### Given exercise
Quote the whole listing verbatim.

### Collected data
[start]

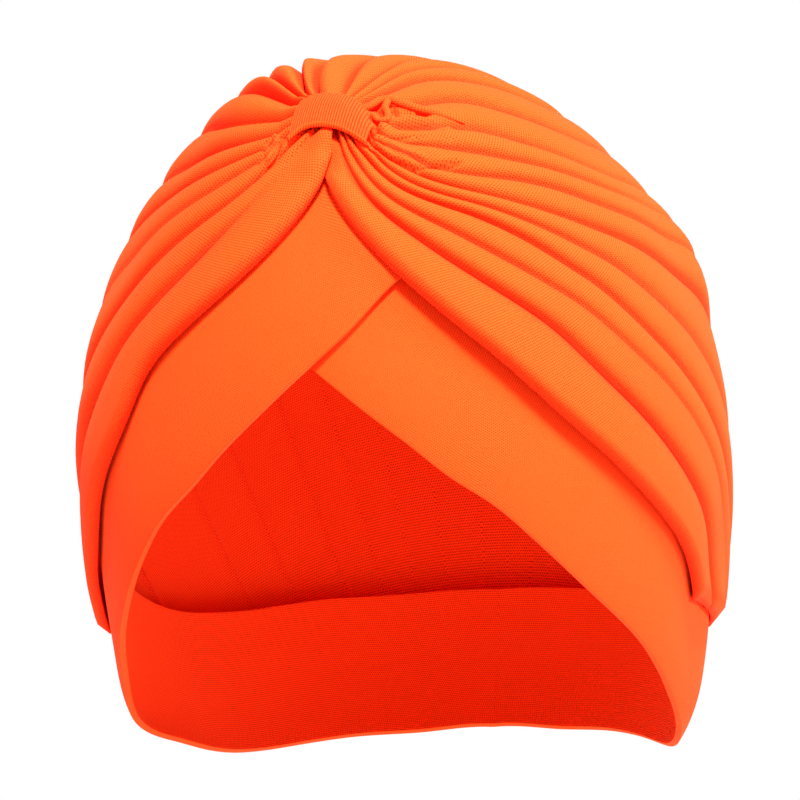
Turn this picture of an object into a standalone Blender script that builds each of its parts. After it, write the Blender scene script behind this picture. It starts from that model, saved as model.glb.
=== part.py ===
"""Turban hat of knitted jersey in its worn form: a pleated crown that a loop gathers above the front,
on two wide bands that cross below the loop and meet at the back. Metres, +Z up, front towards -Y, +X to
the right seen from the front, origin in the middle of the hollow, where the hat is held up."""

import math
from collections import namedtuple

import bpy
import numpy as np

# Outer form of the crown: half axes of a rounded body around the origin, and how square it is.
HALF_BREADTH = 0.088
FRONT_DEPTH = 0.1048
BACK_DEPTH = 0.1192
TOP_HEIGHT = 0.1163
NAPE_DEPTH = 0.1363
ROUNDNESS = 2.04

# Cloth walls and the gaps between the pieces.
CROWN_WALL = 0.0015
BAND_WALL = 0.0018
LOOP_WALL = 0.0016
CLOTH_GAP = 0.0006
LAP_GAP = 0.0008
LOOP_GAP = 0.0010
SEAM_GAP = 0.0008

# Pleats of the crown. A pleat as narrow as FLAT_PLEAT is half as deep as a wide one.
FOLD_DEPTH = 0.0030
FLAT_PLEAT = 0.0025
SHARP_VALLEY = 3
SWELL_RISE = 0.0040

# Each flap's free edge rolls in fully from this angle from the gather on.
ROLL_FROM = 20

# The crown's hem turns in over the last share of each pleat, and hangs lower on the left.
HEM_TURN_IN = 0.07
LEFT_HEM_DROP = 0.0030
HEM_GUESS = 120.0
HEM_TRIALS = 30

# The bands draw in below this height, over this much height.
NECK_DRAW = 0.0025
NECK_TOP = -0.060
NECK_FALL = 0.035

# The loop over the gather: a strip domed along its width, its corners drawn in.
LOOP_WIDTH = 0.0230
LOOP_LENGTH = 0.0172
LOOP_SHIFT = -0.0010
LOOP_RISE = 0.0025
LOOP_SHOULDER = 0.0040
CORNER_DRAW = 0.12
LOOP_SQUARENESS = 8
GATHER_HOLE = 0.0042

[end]

### Exercise solution
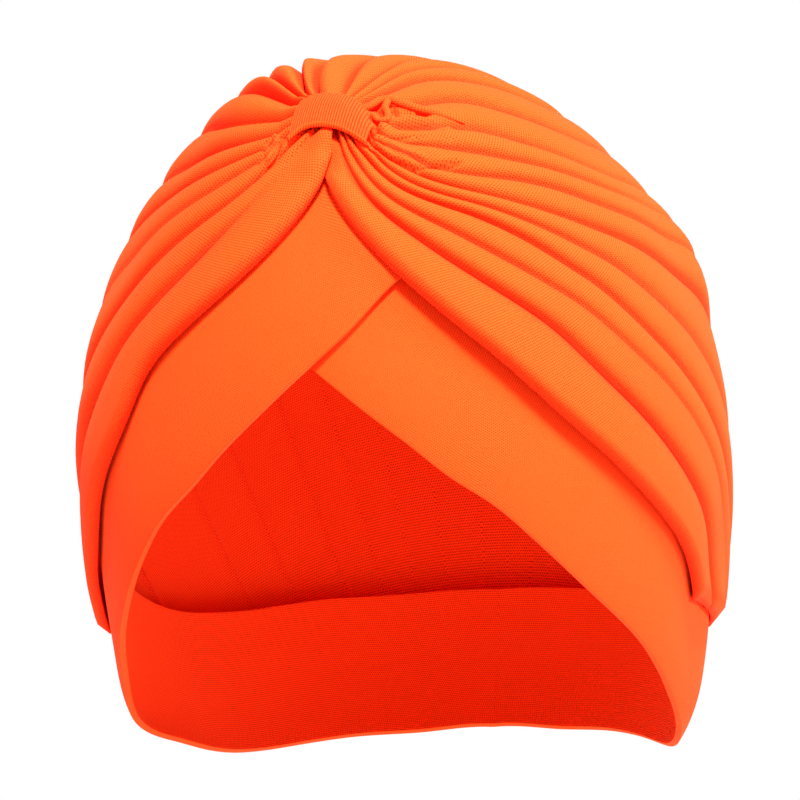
Turn this picture of an object into a standalone Blender script that builds each of its parts. After it, write the Blender scene script behind this picture. It starts from that model, saved as model.glb.
=== part.py ===
"""Turban hat of knitted jersey in its worn form: a pleated crown that a loop gathers above the front,
on two wide bands that cross below the loop and meet at the back. Metres, +Z up, front towards -Y, +X to
the right seen from the front, origin in the middle of the hollow, where the hat is held up."""

import math
from collections import namedtuple

import bpy
import numpy as np

# Outer form of the crown: half axes of a rounded body around the origin, and how square it is.
HALF_BREADTH = 0.088
FRONT_DEPTH = 0.1048
BACK_DEPTH = 0.1192
TOP_HEIGHT = 0.1163
NAPE_DEPTH = 0.1363
ROUNDNESS = 2.04

# Cloth walls and the gaps between the pieces.
CROWN_WALL = 0.0015
BAND_WALL = 0.0018
LOOP_WALL = 0.0016
CLOTH_GAP = 0.0006
LAP_GAP = 0.0008
LOOP_GAP = 0.0010
SEAM_GAP = 0.0008

# Pleats of the crown. A pleat as narrow as FLAT_PLEAT is half as deep as a wide one.
FOLD_DEPTH = 0.0030
FLAT_PLEAT = 0.0025
SHARP_VALLEY = 3
SWELL_RISE = 0.0040

# Each flap's free edge rolls in fully from this angle from the gather on.
ROLL_FROM = 20

# The crown's hem turns in over the last share of each pleat, and hangs lower on the left.
HEM_TURN_IN = 0.07
LEFT_HEM_DROP = 0.0030
HEM_GUESS = 120.0
HEM_TRIALS = 30

# The bands draw in below this height, over this much height.
NECK_DRAW = 0.0025
NECK_TOP = -0.060
NECK_FALL = 0.035

# The loop over the gather: a strip domed along its width, its corners drawn in.
LOOP_WIDTH = 0.0230
LOOP_LENGTH = 0.0172
LOOP_SHIFT = -0.0010
LOOP_RISE = 0.0025
LOOP_SHOULDER = 0.0040
CORNER_DRAW = 0.12
LOOP_SQUARENESS = 8
GATHER_HOLE = 0.0042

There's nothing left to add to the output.